Plan the planning and coordination
We’ve noted previously that the secret to a successful PI Planning session is extensive planning ahead of time. You will certainly need to do all of the pre-planning you would typically do beforehand. This includes meeting with all the leaders to recap the previous PI and progress on it, as well as reviewing the backlog and the roadmap. This group also sets the agenda and the outcomes needed from the session, and assigns roles and responsibilities.
With dozens or hundreds of attendees in different locations and time zones, multiple presenters, multiple breakout sessions, and multiple platforms, virtual PI Planning also requires significant pre-planning and coordination for the tools you’ve chosen to use and the logistics for attendees working with the tools. For us, our all-virtual approach meant we had to evaluate how all our tools and logistics would work in the new format. We considered all the challenges, including low-quality network connections attendees might sometimes experience, distracted users working from home, and keeping presenters to their allotted time.
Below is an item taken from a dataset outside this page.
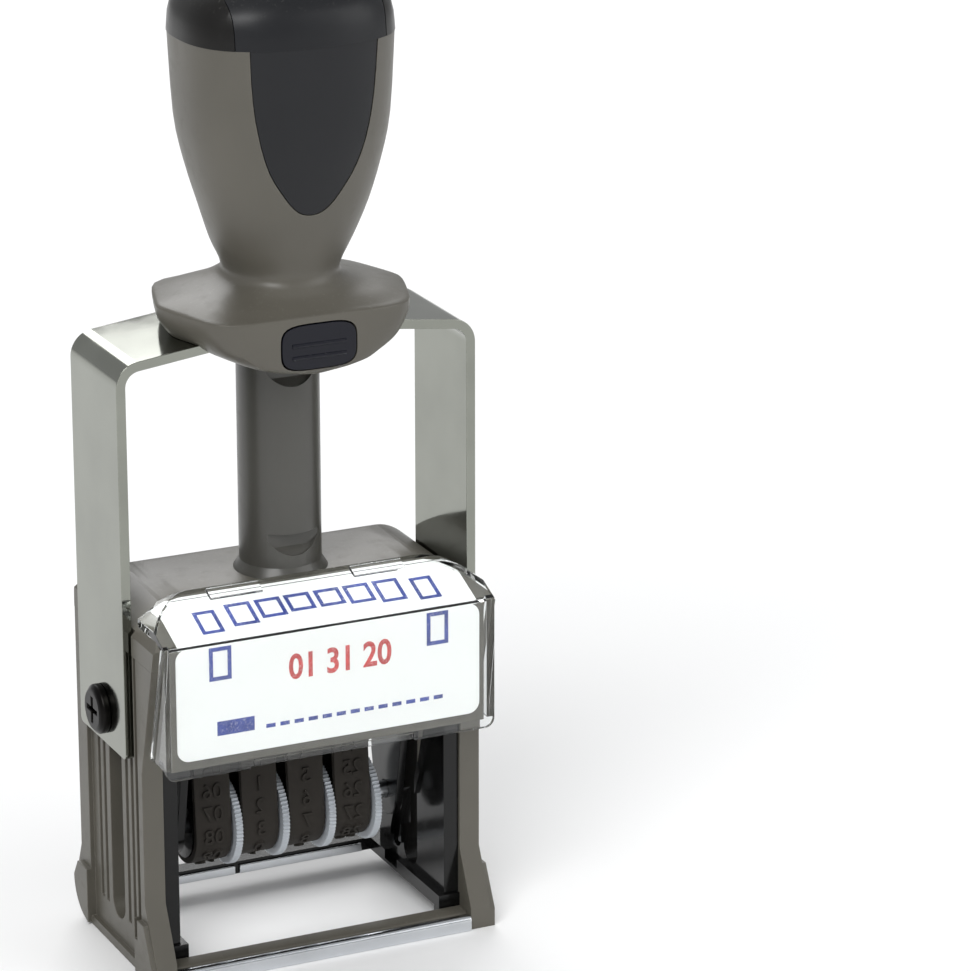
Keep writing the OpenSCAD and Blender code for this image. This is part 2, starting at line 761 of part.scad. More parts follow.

We prepared for contingencies and testing in advance.
An added step for us was to bring all the tickets into Kendis, the real-time PI Planning tool we’d opted to use, so that all the information was loaded and ready to go.
Prepare for contingencies
Contingency planning should always be part of your preparation for PI Planning, and is especially crucial for distributed and virtual meetings. We ran several tests of all of our tools, systems, and processes together, and worked out all the kinks well before Day 1 of our meeting. We created backups for every failure scenario we could think of, and rehearsed them with our leaders and presenters ahead of time. For example, when one of the presenters experienced a network outage in the middle of her presentation, she knew to call back in on her cell phone while we restarted her presentation from our backup file, and we were rolling again within just minutes.
Here’s a simple checklist you can use to get started:
• Assess each tool you plan to use for how well it will work for the capacity and bandwidth you have available.
· Do you have adequate user licenses for the number of simultaneous users you expect?
· Do all users have the appropriate access and credentials they’ll need to use each of the tools?
· How well does the tool work in less than ideal conditions? What workarounds might there be for performance-related issues?
• How will you instruct users to navigate between the tools throughout the days as they progress through the agenda?
• How will you prepare users ahead of time to navigate the issues they might encounter participating in the sessions throughout the day?
• Who is the go-to problem solver for issues encountered during the meeting?
Plan to engage
Keeping remote participants fully engaged through several very full days of meetings can be challenging. Most of us will struggle to stay focused while staring at our screen, hour after hour. So planning to engage despite the flagging attention and inherent distractions of working from home is critical.
We established rules of engagement to help keep everyone engaged throughout, and shared them with all participants before the meeting and at the start of Day 1, including:
• We shortened the overall length to 1.5 days, minimizing the up-front discussion of the business context and development practices to spend more time on product discussions.
• We time-boxed all presentations, capping the time and using a timer and assigned timekeeper. Although this presentation length is shorter than the time suggested by SAFe, we believed we could cover the material we needed to in that time, and that we would be more successful in keeping attention if the time period was shorter.
• We introduced more frequent breaks, also time-boxed, being sure to start again right on time. We used a timer, to minimize the confusions that sometimes happen with different time zones. For example, if you announce a 20-minute break and a re-start time of 09:20 AM PT, we’ve found that can introduce confusion. If instead you simply use a timer, then it’s clear to everyone when the meeting will restart.
• We required that everyone turn their video on, so they could all see each other live.
• We encouraged use of the Raise Hand feature in Zoom, so everyone could offer opinions, ideas, or questions throughout every session. We found this feature to be very useful, as it helped minimize disruption from different people talking over each other. It helped us make sure we got everyone’s input, and that everyone had equal opportunity to share their input.
• For the team breakouts on Day 2, we gave each team an hour for lunch and let them decide when to take within their own team’s meeting time block. This accommodated teams in different time zones, and gave each team more autonomy over their own part of the agenda.
• We set up a Slack-based system to notify individual PMs or POs, who were on-call throughout the two days, when individual teams needed their attention in a breakout room.
• We used the same Slack system to allow all the leaders to move from team to team, observe the work being done, and participate whenever and wherever they could add value.
So, how well did we do with virtual PI Planning?
Not only did we achieve all of our objectives, but the feedback we received throughout the two days, and in the Retrospective, was very positive, from the leaders and from everyone else.
“…you guys kicked ass in PI. That was the smoothest 2 days of PI that I have ever experienced. You guys are all a truly oiled machine and I am proud to work with you!”
—Product Owner
Because everyone had multiple ways to participate through the two days, the event felt less formal, and participants engaged more than we might have expected.
“The [Gorilla] team innovated by using new tools to plan and keep track on the progress during the quarter (and any deviations as well), making it easier to visualize progress toward epics, objectives, risks and dependencies completion. … Current times call for innovation, creativity, excellence, focus and more… we can say for sure that our Gorillas are up for the challenge.”
—Product Manager
Our experience is a perfect example of how a culture of flexibility empowers teams to embrace change, find ways to respond, and keep delivering value to the client.